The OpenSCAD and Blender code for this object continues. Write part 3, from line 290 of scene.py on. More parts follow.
...
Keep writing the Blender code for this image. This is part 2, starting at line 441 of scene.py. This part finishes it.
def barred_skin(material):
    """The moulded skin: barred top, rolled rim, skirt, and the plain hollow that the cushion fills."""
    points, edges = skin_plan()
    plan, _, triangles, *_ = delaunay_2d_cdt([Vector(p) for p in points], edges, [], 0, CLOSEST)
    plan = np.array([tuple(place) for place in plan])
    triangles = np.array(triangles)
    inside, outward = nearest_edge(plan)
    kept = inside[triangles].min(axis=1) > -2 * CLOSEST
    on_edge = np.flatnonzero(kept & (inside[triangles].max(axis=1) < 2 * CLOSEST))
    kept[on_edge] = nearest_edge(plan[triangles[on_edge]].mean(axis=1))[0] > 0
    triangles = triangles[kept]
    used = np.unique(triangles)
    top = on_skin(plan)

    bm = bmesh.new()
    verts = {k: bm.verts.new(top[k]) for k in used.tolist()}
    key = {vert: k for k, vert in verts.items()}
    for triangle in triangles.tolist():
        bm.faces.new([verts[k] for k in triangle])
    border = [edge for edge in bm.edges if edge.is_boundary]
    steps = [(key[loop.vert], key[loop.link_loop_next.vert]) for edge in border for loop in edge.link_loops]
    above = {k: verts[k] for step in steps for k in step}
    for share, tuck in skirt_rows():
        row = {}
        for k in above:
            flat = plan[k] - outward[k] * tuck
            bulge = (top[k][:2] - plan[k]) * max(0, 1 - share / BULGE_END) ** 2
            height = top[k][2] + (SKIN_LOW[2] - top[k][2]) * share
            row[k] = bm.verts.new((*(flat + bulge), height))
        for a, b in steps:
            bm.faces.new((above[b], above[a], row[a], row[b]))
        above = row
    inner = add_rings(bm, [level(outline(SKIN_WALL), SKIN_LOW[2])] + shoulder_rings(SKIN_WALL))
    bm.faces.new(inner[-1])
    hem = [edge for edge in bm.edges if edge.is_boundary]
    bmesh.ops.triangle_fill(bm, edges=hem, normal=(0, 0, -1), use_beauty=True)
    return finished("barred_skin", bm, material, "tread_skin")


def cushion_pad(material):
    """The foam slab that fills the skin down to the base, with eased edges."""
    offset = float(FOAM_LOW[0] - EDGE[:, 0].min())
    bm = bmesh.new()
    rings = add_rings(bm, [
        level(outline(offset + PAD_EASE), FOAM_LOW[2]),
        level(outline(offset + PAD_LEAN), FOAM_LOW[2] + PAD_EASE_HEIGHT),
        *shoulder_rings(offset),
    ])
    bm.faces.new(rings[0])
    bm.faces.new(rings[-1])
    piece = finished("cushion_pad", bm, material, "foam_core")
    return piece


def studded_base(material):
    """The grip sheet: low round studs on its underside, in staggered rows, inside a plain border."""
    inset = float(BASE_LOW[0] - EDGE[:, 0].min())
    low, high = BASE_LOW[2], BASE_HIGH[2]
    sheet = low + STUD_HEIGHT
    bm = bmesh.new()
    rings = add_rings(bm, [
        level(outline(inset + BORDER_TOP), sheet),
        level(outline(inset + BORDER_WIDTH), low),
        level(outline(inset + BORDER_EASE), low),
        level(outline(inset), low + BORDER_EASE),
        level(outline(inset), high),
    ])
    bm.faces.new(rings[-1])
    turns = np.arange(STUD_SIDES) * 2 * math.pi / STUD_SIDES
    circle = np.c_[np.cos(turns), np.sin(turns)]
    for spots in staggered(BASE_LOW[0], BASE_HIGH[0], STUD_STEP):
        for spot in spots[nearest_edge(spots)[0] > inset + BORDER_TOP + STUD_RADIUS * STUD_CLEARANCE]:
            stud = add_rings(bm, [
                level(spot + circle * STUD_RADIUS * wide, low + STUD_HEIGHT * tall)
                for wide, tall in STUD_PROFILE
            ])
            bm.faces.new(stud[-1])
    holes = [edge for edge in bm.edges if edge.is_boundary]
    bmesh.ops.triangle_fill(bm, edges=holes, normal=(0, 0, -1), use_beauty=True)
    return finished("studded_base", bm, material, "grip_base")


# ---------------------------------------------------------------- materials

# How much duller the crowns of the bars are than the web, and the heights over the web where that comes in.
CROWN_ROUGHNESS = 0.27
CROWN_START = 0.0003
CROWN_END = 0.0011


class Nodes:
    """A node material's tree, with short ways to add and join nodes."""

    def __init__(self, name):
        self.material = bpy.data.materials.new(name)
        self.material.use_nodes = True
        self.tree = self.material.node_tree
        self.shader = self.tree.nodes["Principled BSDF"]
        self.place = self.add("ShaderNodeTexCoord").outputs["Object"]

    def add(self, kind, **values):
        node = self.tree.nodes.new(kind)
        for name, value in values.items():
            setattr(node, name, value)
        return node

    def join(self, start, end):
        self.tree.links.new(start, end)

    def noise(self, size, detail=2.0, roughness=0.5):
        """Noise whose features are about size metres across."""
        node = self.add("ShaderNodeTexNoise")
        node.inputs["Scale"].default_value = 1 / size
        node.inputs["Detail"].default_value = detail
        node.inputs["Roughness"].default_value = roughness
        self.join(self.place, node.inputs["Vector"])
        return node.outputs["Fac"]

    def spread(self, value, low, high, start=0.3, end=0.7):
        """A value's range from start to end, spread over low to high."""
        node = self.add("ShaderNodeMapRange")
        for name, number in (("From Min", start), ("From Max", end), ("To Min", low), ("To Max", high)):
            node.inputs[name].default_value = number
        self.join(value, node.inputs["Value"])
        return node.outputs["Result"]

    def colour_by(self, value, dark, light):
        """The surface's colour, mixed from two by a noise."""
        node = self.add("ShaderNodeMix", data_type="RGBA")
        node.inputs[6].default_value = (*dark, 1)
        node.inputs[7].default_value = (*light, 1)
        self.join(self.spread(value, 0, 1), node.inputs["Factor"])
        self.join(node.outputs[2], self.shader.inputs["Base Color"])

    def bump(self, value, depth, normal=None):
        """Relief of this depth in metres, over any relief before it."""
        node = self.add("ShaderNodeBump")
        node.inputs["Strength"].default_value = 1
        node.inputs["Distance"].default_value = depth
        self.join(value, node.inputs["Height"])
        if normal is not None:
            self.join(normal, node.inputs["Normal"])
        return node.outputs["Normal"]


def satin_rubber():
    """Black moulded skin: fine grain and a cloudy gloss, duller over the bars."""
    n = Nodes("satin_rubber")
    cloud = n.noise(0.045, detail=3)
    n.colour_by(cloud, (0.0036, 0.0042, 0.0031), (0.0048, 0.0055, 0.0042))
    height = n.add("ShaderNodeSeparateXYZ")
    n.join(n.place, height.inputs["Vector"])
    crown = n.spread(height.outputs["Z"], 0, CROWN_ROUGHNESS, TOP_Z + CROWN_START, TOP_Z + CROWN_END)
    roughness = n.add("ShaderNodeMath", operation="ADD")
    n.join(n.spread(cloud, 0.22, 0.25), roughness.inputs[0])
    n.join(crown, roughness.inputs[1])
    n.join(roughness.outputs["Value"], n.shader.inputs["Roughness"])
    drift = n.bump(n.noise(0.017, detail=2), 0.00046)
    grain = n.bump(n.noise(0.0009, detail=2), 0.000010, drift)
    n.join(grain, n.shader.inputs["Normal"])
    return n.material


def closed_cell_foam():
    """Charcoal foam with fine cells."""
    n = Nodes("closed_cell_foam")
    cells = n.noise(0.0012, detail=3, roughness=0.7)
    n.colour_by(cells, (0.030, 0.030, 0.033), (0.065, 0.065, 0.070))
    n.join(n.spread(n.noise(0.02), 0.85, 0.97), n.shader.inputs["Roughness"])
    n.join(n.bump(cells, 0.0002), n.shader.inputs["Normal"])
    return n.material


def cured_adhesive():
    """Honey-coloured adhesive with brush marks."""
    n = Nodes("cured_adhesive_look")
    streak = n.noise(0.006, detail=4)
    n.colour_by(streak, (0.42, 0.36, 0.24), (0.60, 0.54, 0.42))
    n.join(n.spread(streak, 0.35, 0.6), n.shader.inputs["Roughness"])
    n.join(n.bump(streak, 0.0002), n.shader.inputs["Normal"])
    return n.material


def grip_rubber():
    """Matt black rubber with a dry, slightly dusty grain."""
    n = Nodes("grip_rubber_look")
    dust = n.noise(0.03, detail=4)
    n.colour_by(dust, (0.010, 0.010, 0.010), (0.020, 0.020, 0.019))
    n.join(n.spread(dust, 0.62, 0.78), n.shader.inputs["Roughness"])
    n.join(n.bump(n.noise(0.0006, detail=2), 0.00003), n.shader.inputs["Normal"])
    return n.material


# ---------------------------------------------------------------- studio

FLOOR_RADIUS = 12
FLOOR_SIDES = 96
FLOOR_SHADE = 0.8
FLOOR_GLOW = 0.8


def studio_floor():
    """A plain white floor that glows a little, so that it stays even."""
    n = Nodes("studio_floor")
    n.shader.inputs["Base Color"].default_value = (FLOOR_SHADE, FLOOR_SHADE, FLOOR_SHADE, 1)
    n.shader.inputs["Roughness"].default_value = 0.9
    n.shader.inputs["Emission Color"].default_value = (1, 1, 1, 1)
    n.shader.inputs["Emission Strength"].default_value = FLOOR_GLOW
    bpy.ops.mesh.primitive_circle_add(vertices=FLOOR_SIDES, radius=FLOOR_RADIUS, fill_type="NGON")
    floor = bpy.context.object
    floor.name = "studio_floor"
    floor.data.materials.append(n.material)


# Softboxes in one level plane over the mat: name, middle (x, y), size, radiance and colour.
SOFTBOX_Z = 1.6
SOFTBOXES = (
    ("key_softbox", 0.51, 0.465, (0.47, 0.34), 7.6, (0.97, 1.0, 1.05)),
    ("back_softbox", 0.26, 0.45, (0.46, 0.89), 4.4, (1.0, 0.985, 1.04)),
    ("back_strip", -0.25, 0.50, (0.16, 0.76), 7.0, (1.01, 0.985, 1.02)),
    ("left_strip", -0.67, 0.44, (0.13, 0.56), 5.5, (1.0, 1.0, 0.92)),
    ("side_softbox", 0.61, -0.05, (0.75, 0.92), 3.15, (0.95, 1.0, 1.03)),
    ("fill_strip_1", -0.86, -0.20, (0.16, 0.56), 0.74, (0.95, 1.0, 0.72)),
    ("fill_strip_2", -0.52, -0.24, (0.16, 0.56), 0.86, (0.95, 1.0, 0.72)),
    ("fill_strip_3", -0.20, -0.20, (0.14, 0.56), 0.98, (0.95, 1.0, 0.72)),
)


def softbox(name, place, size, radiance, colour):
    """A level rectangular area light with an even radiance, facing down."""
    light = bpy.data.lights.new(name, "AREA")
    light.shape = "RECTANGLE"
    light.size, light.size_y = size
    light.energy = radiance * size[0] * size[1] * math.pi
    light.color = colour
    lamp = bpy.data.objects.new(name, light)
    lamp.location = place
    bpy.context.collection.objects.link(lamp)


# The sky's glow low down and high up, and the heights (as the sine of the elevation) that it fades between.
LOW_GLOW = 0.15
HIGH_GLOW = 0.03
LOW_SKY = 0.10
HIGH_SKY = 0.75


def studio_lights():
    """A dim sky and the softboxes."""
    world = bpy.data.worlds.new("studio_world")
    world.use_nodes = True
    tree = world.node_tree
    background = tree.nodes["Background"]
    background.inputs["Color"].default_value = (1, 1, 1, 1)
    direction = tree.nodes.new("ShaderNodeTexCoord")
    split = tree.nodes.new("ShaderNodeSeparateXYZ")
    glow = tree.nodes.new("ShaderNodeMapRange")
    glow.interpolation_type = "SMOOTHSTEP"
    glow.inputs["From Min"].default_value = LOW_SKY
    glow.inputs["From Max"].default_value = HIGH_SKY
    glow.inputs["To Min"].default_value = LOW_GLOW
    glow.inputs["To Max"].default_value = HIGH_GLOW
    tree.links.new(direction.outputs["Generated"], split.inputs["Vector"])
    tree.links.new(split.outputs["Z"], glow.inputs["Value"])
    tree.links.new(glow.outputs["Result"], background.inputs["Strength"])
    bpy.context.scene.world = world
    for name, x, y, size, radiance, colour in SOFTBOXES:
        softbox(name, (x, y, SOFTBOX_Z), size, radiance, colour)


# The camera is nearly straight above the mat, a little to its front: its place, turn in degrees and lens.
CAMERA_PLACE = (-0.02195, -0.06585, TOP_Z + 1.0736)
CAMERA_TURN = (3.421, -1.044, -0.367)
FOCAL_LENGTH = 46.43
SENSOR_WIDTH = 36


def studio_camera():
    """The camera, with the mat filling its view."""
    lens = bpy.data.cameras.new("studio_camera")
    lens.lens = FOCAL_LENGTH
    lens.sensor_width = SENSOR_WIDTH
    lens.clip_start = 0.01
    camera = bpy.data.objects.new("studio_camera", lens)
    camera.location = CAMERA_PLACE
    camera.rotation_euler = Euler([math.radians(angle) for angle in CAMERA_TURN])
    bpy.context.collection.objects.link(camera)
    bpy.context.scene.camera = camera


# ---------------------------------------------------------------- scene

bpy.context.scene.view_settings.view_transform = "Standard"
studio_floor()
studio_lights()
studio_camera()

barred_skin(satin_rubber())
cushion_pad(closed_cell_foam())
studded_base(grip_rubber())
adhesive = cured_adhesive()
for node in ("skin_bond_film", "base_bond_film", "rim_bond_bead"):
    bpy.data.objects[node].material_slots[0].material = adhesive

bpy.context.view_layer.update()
* * *
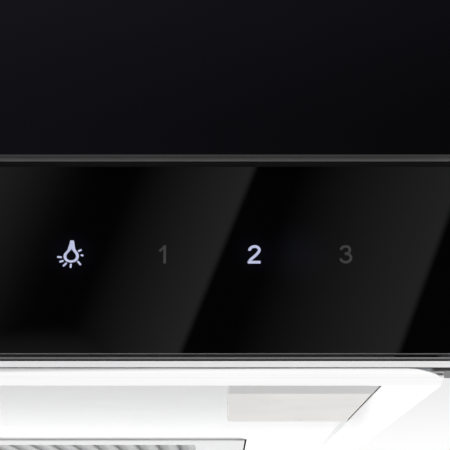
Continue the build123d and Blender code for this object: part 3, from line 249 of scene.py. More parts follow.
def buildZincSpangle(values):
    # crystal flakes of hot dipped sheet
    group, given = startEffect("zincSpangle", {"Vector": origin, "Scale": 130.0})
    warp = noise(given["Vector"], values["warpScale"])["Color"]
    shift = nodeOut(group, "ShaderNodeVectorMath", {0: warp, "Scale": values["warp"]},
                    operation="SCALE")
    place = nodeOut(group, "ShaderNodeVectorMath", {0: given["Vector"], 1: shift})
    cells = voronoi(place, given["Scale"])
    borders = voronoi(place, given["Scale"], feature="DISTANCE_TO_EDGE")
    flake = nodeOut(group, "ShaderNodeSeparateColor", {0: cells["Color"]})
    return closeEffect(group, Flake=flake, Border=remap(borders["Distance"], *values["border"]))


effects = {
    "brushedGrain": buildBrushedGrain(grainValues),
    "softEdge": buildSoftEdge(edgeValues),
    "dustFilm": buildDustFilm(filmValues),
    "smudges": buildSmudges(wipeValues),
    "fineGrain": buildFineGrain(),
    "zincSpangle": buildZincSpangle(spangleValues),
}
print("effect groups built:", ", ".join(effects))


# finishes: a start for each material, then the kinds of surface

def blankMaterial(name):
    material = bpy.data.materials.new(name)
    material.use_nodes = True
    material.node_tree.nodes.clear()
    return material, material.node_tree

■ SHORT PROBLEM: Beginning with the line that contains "Continue the build123d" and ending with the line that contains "return material, material.node_tree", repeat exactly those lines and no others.

■ FULL SOLUTION:
Continue the build123d and Blender code for this object: part 3, from line 249 of scene.py. More parts follow.
def buildZincSpangle(values):
    # crystal flakes of hot dipped sheet
    group, given = startEffect("zincSpangle", {"Vector": origin, "Scale": 130.0})
    warp = noise(given["Vector"], values["warpScale"])["Color"]
    shift = nodeOut(group, "ShaderNodeVectorMath", {0: warp, "Scale": values["warp"]},
                    operation="SCALE")
    place = nodeOut(group, "ShaderNodeVectorMath", {0: given["Vector"], 1: shift})
    cells = voronoi(place, given["Scale"])
    borders = voronoi(place, given["Scale"], feature="DISTANCE_TO_EDGE")
    flake = nodeOut(group, "ShaderNodeSeparateColor", {0: cells["Color"]})
    return closeEffect(group, Flake=flake, Border=remap(borders["Distance"], *values["border"]))


effects = {
    "brushedGrain": buildBrushedGrain(grainValues),
    "softEdge": buildSoftEdge(edgeValues),
    "dustFilm": buildDustFilm(filmValues),
    "smudges": buildSmudges(wipeValues),
    "fineGrain": buildFineGrain(),
    "zincSpangle": buildZincSpangle(spangleValues),
}
print("effect groups built:", ", ".join(effects))


# finishes: a start for each material, then the kinds of surface

def blankMaterial(name):
    material = bpy.data.materials.new(name)
    material.use_nodes = True
    material.node_tree.nodes.clear()
    return material, material.node_tree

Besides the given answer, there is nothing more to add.